Podemos falar numa guerra internacional para o controle do maior número possível dos documentos disponíveis?
JEANNENEY: Existe pelo menos uma confrontação de natureza econômica entre várias grandes sociedades (Google, Microsoft, Yahoo...) para as quais o mercado de informação, com os lucros publicitários que proporciona, tornou-se muito rentável! Soma-se a esta competição, profundamente natural nas nossas economias, uma diferença entre os interesses privados, de um lado, e o interesse geral, encarnado pelo Estado cujo papel é superar as variações conjunturais dos mercados para garantir a perenidade, a longo prazo, do patrimônio cultural.
E as tecnologias do livro digital, acredita que irão evoluir?
JEANNENEY: O e-book, caracterizado pela leitura de textos na tela, ainda não convenceu. Mas a nova tecnologia da “tinta eletrônica”, cujo custo ainda é alto, parece promissora.
O livro digital pode acabar com o tradicional?
JEANNENEY: Continuo convencido de que, apesar das evoluções impressionantes da tecnologia, o livro em papel se manterá um vetor indispensável na transmissão do saber.

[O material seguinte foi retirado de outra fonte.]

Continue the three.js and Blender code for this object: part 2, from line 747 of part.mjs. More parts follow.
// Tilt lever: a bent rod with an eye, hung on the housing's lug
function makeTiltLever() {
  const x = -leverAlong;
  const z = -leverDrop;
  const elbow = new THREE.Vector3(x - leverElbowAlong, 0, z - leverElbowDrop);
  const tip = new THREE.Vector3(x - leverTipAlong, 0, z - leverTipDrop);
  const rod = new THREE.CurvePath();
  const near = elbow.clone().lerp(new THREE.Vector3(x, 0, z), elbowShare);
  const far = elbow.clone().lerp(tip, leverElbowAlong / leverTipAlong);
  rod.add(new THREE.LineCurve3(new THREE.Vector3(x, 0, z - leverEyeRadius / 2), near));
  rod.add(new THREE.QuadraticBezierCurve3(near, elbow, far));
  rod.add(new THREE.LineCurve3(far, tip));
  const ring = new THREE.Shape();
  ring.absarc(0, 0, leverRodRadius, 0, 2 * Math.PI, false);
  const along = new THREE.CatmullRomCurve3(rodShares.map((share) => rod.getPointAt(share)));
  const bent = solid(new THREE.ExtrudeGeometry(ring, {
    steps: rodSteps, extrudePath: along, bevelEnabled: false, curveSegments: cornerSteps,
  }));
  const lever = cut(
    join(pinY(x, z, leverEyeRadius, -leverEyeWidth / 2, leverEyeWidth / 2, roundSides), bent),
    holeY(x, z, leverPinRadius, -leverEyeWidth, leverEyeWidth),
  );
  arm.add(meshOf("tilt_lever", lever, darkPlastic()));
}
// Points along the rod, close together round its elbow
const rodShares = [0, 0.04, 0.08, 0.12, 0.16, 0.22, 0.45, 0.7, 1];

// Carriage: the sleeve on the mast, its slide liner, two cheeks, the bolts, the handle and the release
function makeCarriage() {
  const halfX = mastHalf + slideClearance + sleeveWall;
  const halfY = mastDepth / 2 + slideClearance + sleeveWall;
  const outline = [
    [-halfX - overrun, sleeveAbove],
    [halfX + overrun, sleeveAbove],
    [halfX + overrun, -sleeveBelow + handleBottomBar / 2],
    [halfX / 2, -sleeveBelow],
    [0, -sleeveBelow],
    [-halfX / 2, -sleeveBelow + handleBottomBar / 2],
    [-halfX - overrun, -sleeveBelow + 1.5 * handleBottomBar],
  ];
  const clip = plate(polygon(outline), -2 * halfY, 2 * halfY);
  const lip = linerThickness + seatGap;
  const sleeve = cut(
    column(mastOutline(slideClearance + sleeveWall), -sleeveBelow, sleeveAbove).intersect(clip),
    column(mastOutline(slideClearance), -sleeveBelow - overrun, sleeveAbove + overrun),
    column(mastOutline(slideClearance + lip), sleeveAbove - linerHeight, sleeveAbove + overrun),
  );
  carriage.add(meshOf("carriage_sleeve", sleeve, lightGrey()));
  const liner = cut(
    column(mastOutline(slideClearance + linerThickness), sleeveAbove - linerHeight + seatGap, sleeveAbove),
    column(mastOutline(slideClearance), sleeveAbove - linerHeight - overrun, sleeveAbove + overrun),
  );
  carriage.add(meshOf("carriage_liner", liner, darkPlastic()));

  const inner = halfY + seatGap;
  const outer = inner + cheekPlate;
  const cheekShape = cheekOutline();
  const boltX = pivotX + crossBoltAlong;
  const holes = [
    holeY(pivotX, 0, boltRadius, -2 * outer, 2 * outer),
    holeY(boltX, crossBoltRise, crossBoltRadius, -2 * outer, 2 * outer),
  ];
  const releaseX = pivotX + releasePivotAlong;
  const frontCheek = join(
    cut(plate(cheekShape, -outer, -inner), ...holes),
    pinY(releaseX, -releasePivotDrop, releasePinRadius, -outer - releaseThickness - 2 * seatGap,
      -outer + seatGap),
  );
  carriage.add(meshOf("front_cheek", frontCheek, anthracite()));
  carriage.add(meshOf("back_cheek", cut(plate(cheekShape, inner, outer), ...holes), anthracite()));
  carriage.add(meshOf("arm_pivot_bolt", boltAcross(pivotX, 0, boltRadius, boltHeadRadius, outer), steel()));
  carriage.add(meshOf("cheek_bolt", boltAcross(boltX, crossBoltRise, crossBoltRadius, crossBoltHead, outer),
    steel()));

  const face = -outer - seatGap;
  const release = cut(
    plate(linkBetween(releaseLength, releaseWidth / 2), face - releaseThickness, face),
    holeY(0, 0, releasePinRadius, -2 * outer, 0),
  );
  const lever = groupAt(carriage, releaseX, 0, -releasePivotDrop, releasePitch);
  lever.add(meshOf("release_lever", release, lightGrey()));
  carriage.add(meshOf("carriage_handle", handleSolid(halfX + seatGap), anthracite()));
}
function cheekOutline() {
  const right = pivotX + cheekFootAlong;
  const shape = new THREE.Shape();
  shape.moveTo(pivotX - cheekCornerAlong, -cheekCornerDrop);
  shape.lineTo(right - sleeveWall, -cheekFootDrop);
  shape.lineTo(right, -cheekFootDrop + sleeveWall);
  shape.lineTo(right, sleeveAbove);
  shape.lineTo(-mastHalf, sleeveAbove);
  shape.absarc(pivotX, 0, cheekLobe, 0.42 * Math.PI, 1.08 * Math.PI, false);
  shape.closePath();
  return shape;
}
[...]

Cada meio de difusão da leitura apresenta trunfos e fraquezas: preço módico para o livro em papel (na Europa) e grande capacidade de difusão instantânea para o livro digital. Não me parecem concorrentes, mas muito complementares. Uma parte importante do público que freqüenta nossas salas de leitura consulta, igualmente, à distância, a biblioteca eletrônica.
Como imagina o futuro das bibliotecas com o advento dos meios digitais? Podemos falar na biblioteca infinita, borgiana?
JEANNENEY: Pode-se sonhar, como Borges, com a biblioteca infinita com a totalidade do saber no mundo! Mais modestamente, os meios digitais oferecem uma oportunidade formidável para a difusão do conhecimento e de progresso do espírito humano. As bibliotecas “reais” não vão desaparecer: os encontros que proporcionam continuam indispensáveis, sobretudo aos jovens. Nas nossas salas abertas, há leitores mergulhados em livros que coexistem harmoniosamente com internautas. A profissão de bibliotecário está sendo chamada a se transformar: vai se tornar mais rica e apaixonante.